2. Es giebt nämlich bei den Juden drei Arten von philosophischen Schulen; die eine bilden die Pharisäer, die andere die Sadducäer, die dritte, welche nach besonders strengen Regeln lebt, die sogenannten Essener. Die letzteren sind ebenfalls geborene Juden, aber untereinander noch mehr als die anderen durch Liebe verbunden. Die sinnlichen Freuden meiden sie wie die Sünde, und die Tugend erblicken sie in Enthaltsamkeit und Beherrschung der Leidenschaften. Über die Ehe denken sie gering, dagegen nehmen sie fremde Kinder auf, so lange dieselben noch in zartem Alter stehen und bildungsfähig sind, halten sie wie ihre Angehörigen und prägen ihnen ihre Sitten ein. Doch wollen sie damit die Ehe und die Erzielung von Nachkommenschaft durch dieselbe nicht gänzlich aufheben, sondern sich nur vor den Ausschweifungen der Weiber sichern, da sie glauben, dass keines derselben dem einen Gatten die Treue bewahre.
[...]
13. Ausserdem giebt es nun noch einen zweiten Zweig der Essener, der in Lebensart, Sitten und Gebräuchen mit dem anderen ganz überein stimmt, in der Ansicht über die Ehe dagegen von ihm abweicht. Sie glauben nämlich, dass die, welche nicht in die Ehe träten, den wichtigsten Lebenszweck, die Erzielung von Nachkommenschaft, ausser acht liessen, oder vielmehr, dass, wenn alle so dächten, das ganze Menschengeschlecht in kürzester Zeit aussterben müsse. Doch erproben sie die Bräute drei Jahre lang, und wenn sie nach dreimaliger Reinigung deren Fähigkeit, Kinder zu gebären, erkannt haben, nehmen sie dieselben zur Ehe. Während der Schwangerschaft enthalten sie sich des Beischlafes zum Beweise, dass sie nicht aus Wollust, sondern um Kinder zu erzielen geheiratet haben.

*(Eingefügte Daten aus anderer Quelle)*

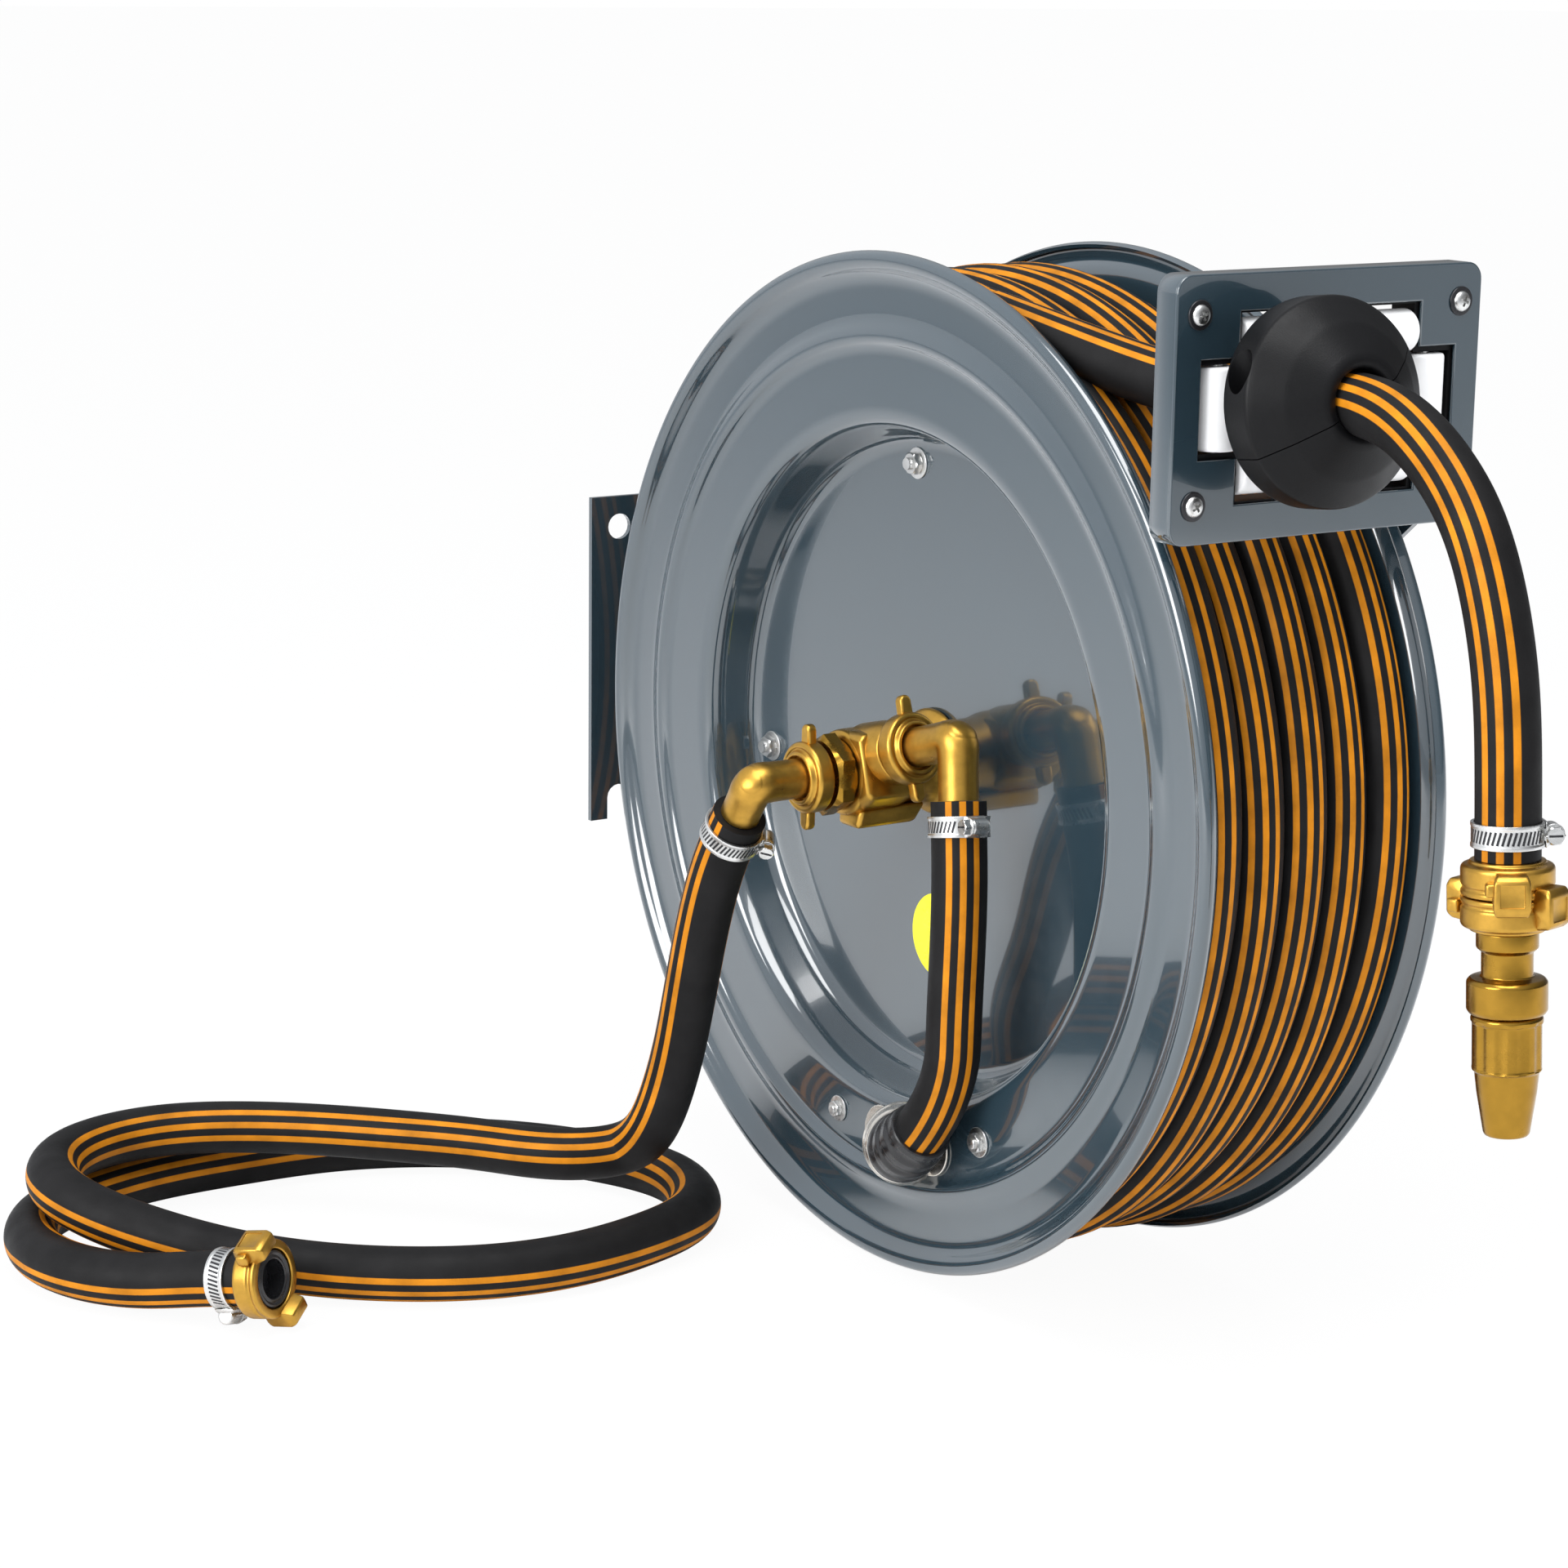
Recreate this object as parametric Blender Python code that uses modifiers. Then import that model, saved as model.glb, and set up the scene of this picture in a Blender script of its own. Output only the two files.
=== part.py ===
"""Wall-mounted automatic hose reel of pressed steel, with its hose, brass fittings and roller guide.

Frame: the origin is on the back face of the wall plate, level with the reel axis. +X runs along
the reel axis away from the water inlet, -Y points away from the wall and +Z is up. Metres.
"""

import math

import bmesh
import bpy
import numpy as np
from mathutils import Matrix, Vector

# Air between pieces that touch on the real reel, and round a shaft that turns
GAP = 0.0003
RUNNING_GAP = 0.0005

# Drum
FLANGE_RADIUS = 0.250
FLANGE_SPREAD = 0.135
SHEET = 0.0018
BAND_WIDTH = 0.085
BOWL_DEPTH = 0.0315
RIM_OUTREACH = 0.0042
RIM_COVER = 0.009
WALL_CLEARANCE = 0.030
HUB_BORE = 0.0255
HUB_BOLT_COUNT = 4
HUB_BOLT_FIRST = math.radians(97.7)
HUB_BOLT_RADIUS = 0.003
GROMMET_ANGLE = math.radians(277.1)

# Hose
HOSE_RADIUS = 0.0135
WINDING_GAP = 0.0008
TURN_POINTS = 24
LEAD_ANGLE = math.radians(82.5)

# Shaft, bearings and rewind spring
SHAFT_RADIUS = 0.010
BUSH_FLANGE_RADIUS = 0.033
SPRING_CASE_RADIUS = 0.085
SPRING_CASE_DEPTH = 0.052
SPRING_TURNS = 5

# Ratchet
RATCHET_RADIUS = 0.060
RATCHET_DEPTH = 0.005
RATCHET_TEETH = 12
RATCHET_WIDTH = 0.006
RATCHET_PHASE = math.radians(44.4)
PAWL_PIVOT = (0.0760, 0.0300)
PAWL_TIP = (0.0452, 0.0440)
PAWL_PIN_RADIUS = 0.004

# Frame
PLATE_THICKNESS = 0.003
PLATE_LEFT = -0.068
PLATE_TOP = 0.0963
PLATE_BOTTOM = -0.0833
MOUNT_HOLE_RADIUS = 0.007
MOUNT_HOLE_X = 0.0506
MOUNT_HOLE_Z = 0.0796
MOUNT_SLOT_TOP = -0.0643
SIDE_FLANGE = 0.045
ARM_CLEARANCE = 0.0038
ARM_BOLT_RADIUS = 0.004

# Hose guide
GUIDE_ANGLE = math.radians(40.4)
GUIDE_FROM_RIM = 0.0586
GUIDE_EDGE = 0.014
ROLLER_RADIUS = 0.00975
ROLLER_PIN_RADIUS = 0.0025
LONG_ROLLER = 0.097
BLOCK_DEPTH = ROLLER_RADIUS + 0.00515

# Hose stop
STOP_RADIUS = 0.045
STOP_BAND = 0.018
STOP_LENGTH = 0.060
STOP_NOSE = HOSE_RADIUS + 0.006
STOP_PITCH = math.radians(6.9)
STOP_YAW = math.radians(5.7)
STOP_SEAM = math.radians(29)

# Clamps, couplings and nozzle
CLAMP_WIDTH = 0.010
CLAMP_BAND = 0.0015
COUPLING_RADIUS = 0.0188
COUPLING_LENGTH = 0.0142
CLAW_REACH = 0.0252

# Brass water fittings
PIPE_RADIUS = 0.0098
THREAD_RADIUS = 0.0130
NUT_RADIUS = 0.0174
NUT_LENGTH = 0.0112
EAR_REACH = 0.0262
HEX_RADIUS = 0.0175
HEX_LENGTH = 0.0107
THREAD_LENGTH = 0.0085
BODY_RADIUS = 0.0222
BODY_REACH = 0.0260

HALF_SPREAD = FLANGE_SPREAD / 2
REEL_Y = -(FLANGE_RADIUS + WALL_CLEARANCE)
BOWL_RADIUS = FLANGE_RADIUS - BAND_WIDTH
HUB_FACE = HALF_SPREAD - BOWL_DEPTH
HUB_INNER = HUB_FACE - SHEET
BAND_FACE = HALF_SPREAD - 0.0035
BAND_INNER = BAND_FACE - SHEET
SIDE_X = HALF_SPREAD + RIM_OUTREACH + ARM_CLEARANCE
ARM_X = SIDE_X + PLATE_THICKNESS + GAP
SHAFT_BORE = SHAFT_RADIUS + RUNNING_GAP
FLOOR_Z = -FLANGE_RADIUS

AXIS_X = Vector((1, 0, 0))
AXIS_Y = Vector((0, 1, 0))
AXIS_Z = Vector((0, 0, 1))


def reel_point(x, y, z):
    """A point given from the middle of the reel axis."""
    return Vector((x, REEL_Y + y, z))


def clear_scene():
    for old in list(bpy.data.objects):
        bpy.data.objects.remove(old)


def new_collection(name):
    made = bpy.data.collections.new(name)
    bpy.context.scene.collection.children.link(made)
    return made


def new_material(name, colour, roughness, metallic):
    made = bpy.data.materials.new(name)
    made.use_nodes = True
    shader = made.node_tree.nodes["Principled BSDF"]
    shader.inputs["Base Color"].default_value = (*colour, 1)
    shader.inputs["Roughness"].default_value = roughness
    shader.inputs["Metallic"].default_value = metallic
    return made


clear_scene()
PARTS = new_collection("HoseReel")
CUTTERS = new_collection("Cutters")
PAINT = new_material("blue_grey_paint", (0.13, 0.18, 0.21), 0.25, 0.0)
BRASS = new_material("brass", (0.72, 0.47, 0.13), 0.25, 1.0)
STEEL = new_material("zinc_steel", (0.62, 0.62, 0.60), 0.3, 1.0)
RUBBER = new_material("black_hose", (0.02, 0.02, 0.02), 0.6, 0.0)
BLACK = new_material("black_plastic", (0.025, 0.025, 0.027), 0.45, 0.0)
WHITE = new_material("white_plastic", (0.85, 0.85, 0.85), 0.4, 0.0)


def add_object(name, data, material, collection):
    made = bpy.data.objects.new(name, data)
    if material:
        data.materials.append(material)
    collection.objects.link(made)
    if collection is CUTTERS:
        made.hide_render = True
        made.display_type = "WIRE"
    return made


def finish_mesh(name, bm):
    bmesh.ops.recalc_face_normals(bm, faces=bm.faces)
    mesh = bpy.data.meshes.new(name)
    bm.to_mesh(mesh)
    bm.free()
    return mesh


def smooth(made, degrees=35):
    made.data.shade_smooth()
    made.data.set_sharp_from_angle(angle=math.radians(degrees))
    return made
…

Flavius Josephus Werke: Altertümer, Krieg, Apion, Leben. Übersetzt von Heinrich Clementz : Heinrich Clementz : Free Download, Borrow, and Streaming : Internet Archive
Man kann sich natürlich streiten, ab wann sich hellenistisch-römische Vorstgellungen in Luft aufgelöst hatten. Ich meine, dass dies spätestens 529 nach der Schliessung der letzten Philosophenschule in Athen als "Stätte heidnischer und verderbter Lehren" geschehen ist. Natürlich hat sich das Christentum in der römisch-hellenistischen Welt entwickelt und ist auch ensprechend beeinflusst worden, dass heisst aber ja wohl nicht, dass das mittelalterliche Christentum eine Fortsetzung oder "Weiterentwicklung" dieser Welt und deren Vorstellung gewesen ist.
Die (neuplatonische) Philosophenschule, die 529 geschlossen wurde, war m. W. erst im frühen 5. Jahrhundert gegründet worden. Neuplatonische Denkweisen waren damals aber auch im Christentum präsent und wurden ins Mittelalter weitertradiert, siehe Boethius:
Der Trost der Philosophie – Wikipedia
Was würdest Du denn zum Judentum sagen? Von den vielfältigen Spielarten, die sich zu Beginn unserer Zeitrechnung belegen lassen, sind alle untergegangen; nur das rabbinische Judentum (das sich erst im 1. Jahrhundert bildete) hat die Antike überlebt. Trotzdem würde niemand behaupten, das Judentum habe sich "in Luft aufgelöst."